Reporticus Americanus: endangered species, seldom seen in the wild

It has become increasingly difficult –in fact, is now almost impossible — to think constructively about events that happen at a distance. It’s bad enough that almost every event has associated with it at least two competing sets of “alternate facts,” we’ve become used to that and can with patience and research sort through it all and triangulate the location of probable truth. But research requires the existence of at least some honest brokers of fact, reporters who will record that was raining that day without calculating whether the fact that it was raining benefits one tribe or the other tribe.
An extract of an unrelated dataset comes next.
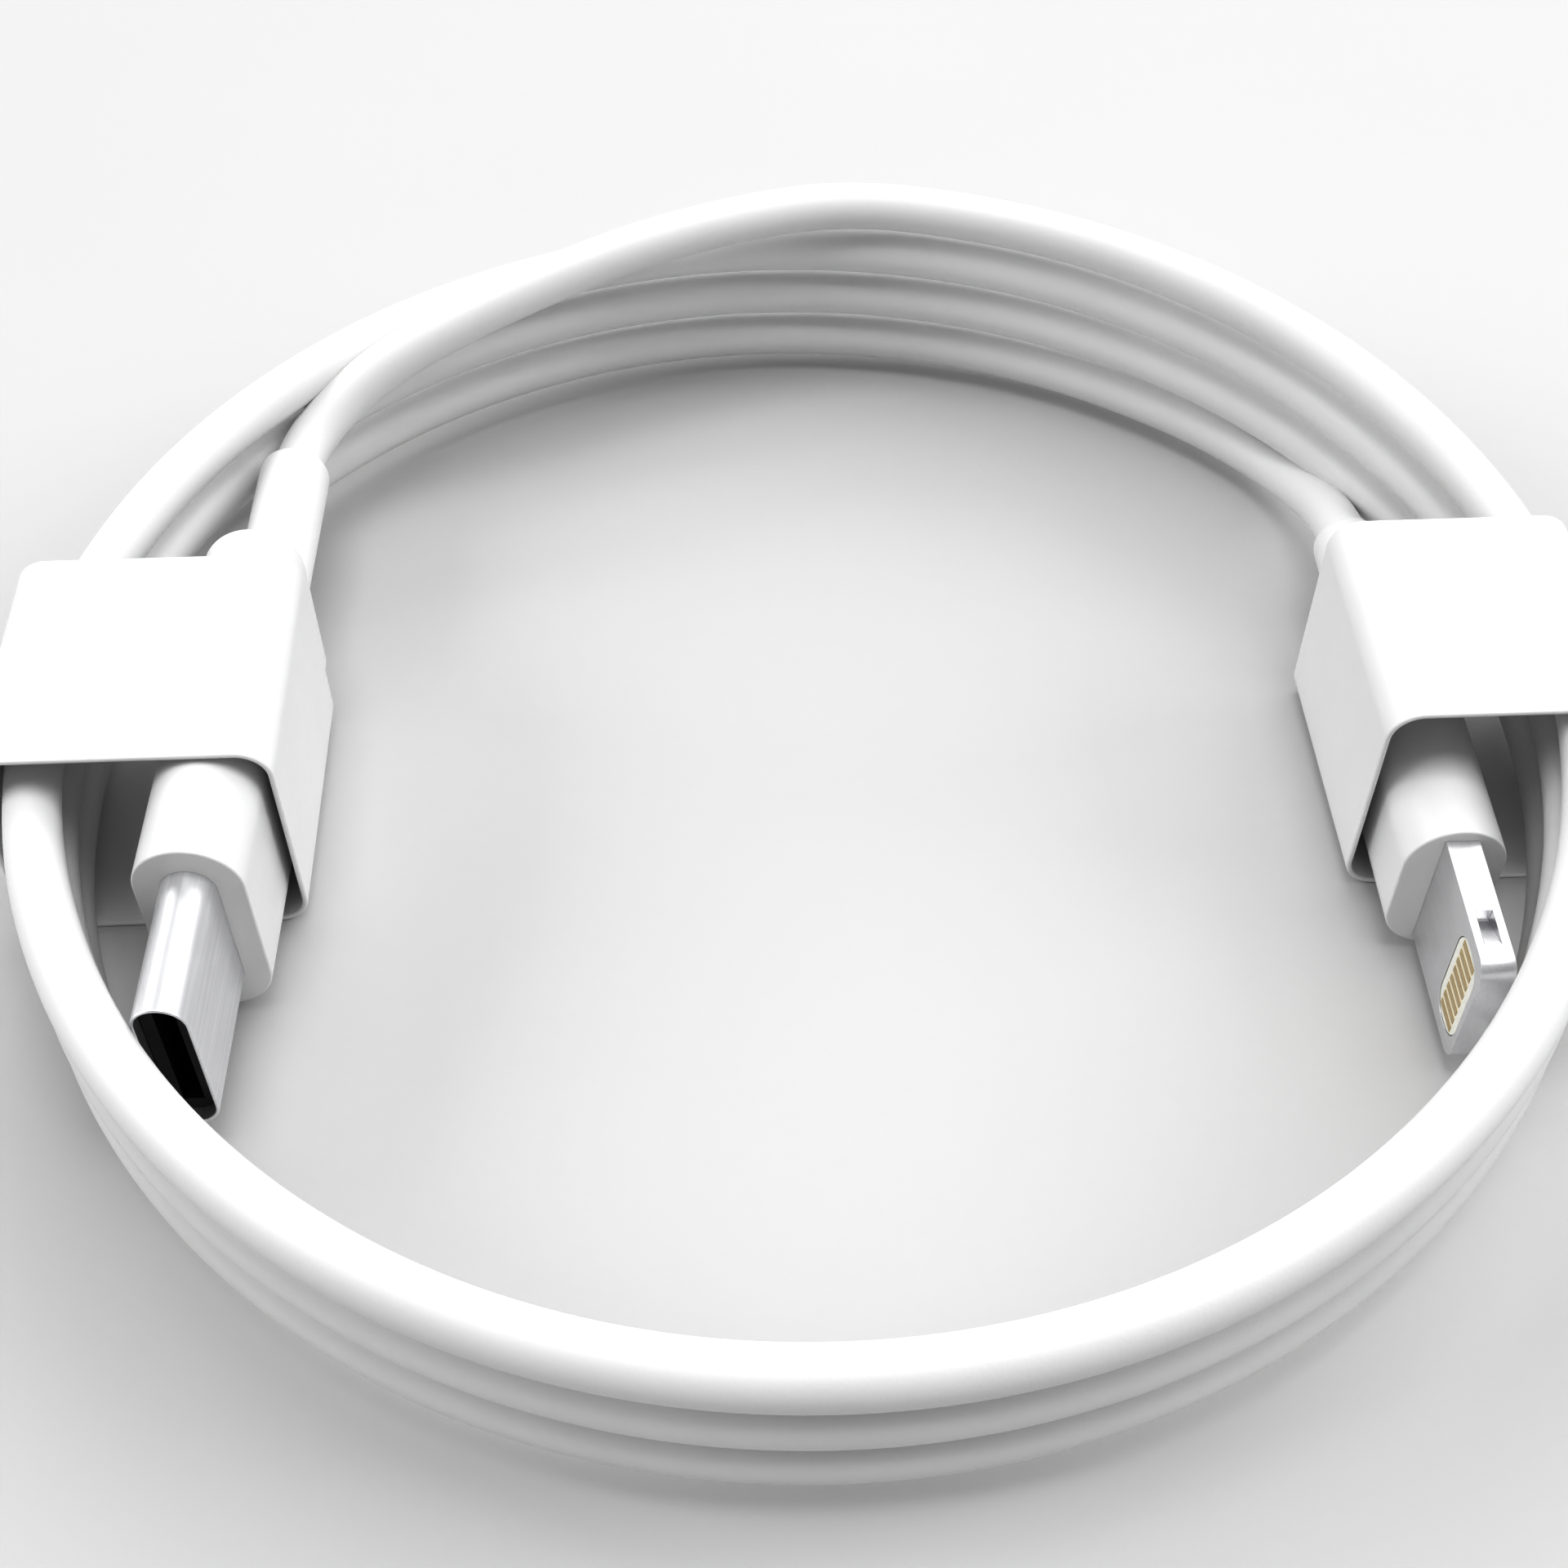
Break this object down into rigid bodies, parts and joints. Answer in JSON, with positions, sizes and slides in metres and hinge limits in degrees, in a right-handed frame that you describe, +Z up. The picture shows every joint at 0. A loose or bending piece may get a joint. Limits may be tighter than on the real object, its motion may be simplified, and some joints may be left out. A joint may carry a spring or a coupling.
{
  "type": "charging cable",
  "caption": "White round charging cable with a reversible metal-shell plug and a slim tab plug, wound into a stacked ring held by two thin sleeves.",
  "frame": {"origin": "middle of the wound ring, on the surface that the sleeves rest on", "axes": "+Z up along the ring's axis; both plugs point towards -Y; +X from the reversible plug to the slim plug"},
  "size_m": [0.0732, 0.072, 0.0123],
  "materials": {
    "cable_jacket": "satin white thermoplastic elastomer",
    "sleeve_film": "thin white packing film, satin",
    "housing": "white moulded plastic, semi gloss",
    "collar": "white elastomer, satin",
    "crimp": "plain",
    "shell": "brushed along the plug",
    "liner": "black moulded plastic",
    "latch": "plain",
    "contacts": "gold plated",
    "board": "solder mask",
    "can": "tinned sheet",
    "chip": "moulded package",
    "capacitor": "ceramic",
    "tab_metal": "brushed along the plug",
    "pad": "pale moulded plastic",
    "wire_red": "insulation",
    "wire_black": "insulation",
    "wire_green": "insulation",
    "wire_white": "insulation"
  },
  "bodies": {
    "root": {"coil": "cable_jacket", "c_lead": "cable_jacket", "tab_lead": "cable_jacket", "c_housing": "housing", "c_collar": "collar", "c_jacket": "cable_jacket", "c_crimp": "crimp", "c_shell": "shell", "c_liner": "liner", "c_latch": "latch", "c_contacts_a": "contacts", "c_contacts_b": "contacts", "c_board": "board", "c_can": "can", "c_chip": "chip", "c_capacitors": "capacitor", "c_wire_red": "wire_red", "c_wire_black": "wire_black", "c_wire_green": "wire_green", "c_wire_white": "wire_white", "tab_housing": "housing", "tab_collar": "collar", "tab_jacket": "cable_jacket", "tab_crimp": "crimp", "tab_frame": "tab_metal", "tab_pad_a": "pad", "tab_pad_b": "pad", "tab_board": "board", "tab_can_a": "can", "tab_can_b": "can", "tab_chip": "chip", "tab_wire_red": "wire_red", "tab_wire_black": "wire_black", "tab_wire_green": "wire_green", "tab_wire_white": "wire_white", "tab_contact_a1": "contacts", "tab_contact_a2": "contacts", "tab_contact_a3": "contacts", "tab_contact_a4": "contacts", "tab_contact_a5": "contacts", "tab_contact_a6": "contacts", "tab_contact_a7": "contacts", "tab_contact_a8": "contacts", "tab_contact_b1": "contacts", "tab_contact_b2": "contacts", "tab_contact_b3": "contacts", "tab_contact_b4": "contacts", "tab_contact_b5": "contacts", "tab_contact_b6": "contacts", "tab_contact_b7": "contacts", "tab_contact_b8": "contacts"},
    "left_sleeve": {"left_sleeve": "sleeve_film"},
    "right_sleeve": {"right_sleeve": "sleeve_film"}
  },
  "joints": [
    {"name": "left_sleeve_slide", "type": "slide", "parent": "root", "child": "left_sleeve", "axis": [0, 1, 0], "range_m": [-0.005, 0.003]},
    {"name": "right_sleeve_slide", "type": "slide", "parent": "root", "child": "right_sleeve", "axis": [0, 1, 0], "range_m": [-0.005, 0.003]}
  ]
}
Those honest brokers, and their work product, are dying out. The “wealth managers” who own the newspapers and websites available to us are interested in revenue, not objective reality. If making people angry or afraid gets clicks and sells subscriptions and brings in cash, then who, do you suppose, are they going to hire, the fear mongers or the honest brokers?

“First they came for the journalists,” goes the modern rewrite of Pastor Martin Niemoller’s famous poem, “and I did not speak out because I was not a journalist. We have no idea what happened next.”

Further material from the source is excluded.